Desktop site-data cleanup and extension isolation diagram
If clearing site data fixes it but it returns quickly, the site may be caching unusually large offline data (attachments, large drafts, or heavy app state). In that case, look in the site/app settings for an “offline storage” toggle or “clear cache” option inside the site itself.

4. If it still happens: quick checks that explain the stubborn cases

  • Try another network (or disable VPN/proxy briefly): some networks inject filtering that breaks storage calls or service workers, and the site misreports the failure.
  • Check if only one site is affected: one-site-only usually means quota/corruption. Many-sites-at-once points to cookie/storage blocking, a privacy setting, or an extension.
  • Look for “clear on exit” settings: if Firefox is set to clear cookies/site data on exit, some apps behave unpredictably and can throw storage errors after relaunch.
  • As a last resort, refresh/reset Firefox profile (desktop): this is bigger than clearing a site, but can resolve persistent storage database issues. Expect sign-outs and some settings loss.

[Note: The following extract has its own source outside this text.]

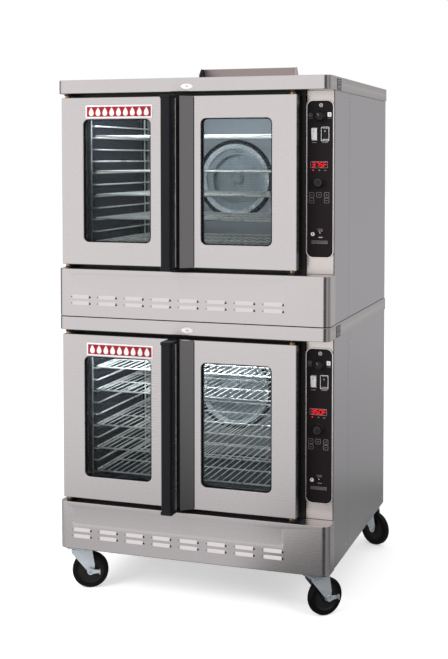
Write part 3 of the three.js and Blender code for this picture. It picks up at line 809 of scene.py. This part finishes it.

Stop-point: if this only happens on one specific site across multiple browsers/devices, it’s likely a site-side quota/bug. Contact that site’s support and mention “browser storage quota / IndexedDB write failing” and the exact error text.

Final thoughts

“Storage full” in Firefox usually means “site storage can’t be written,” not “your device is out of space.” Clearing the problem site’s data (and checking cookie/privacy blocking) solves most cases without a full browser reset.

If you want the safest approach: test Private mode first, then clear data for just the affected site.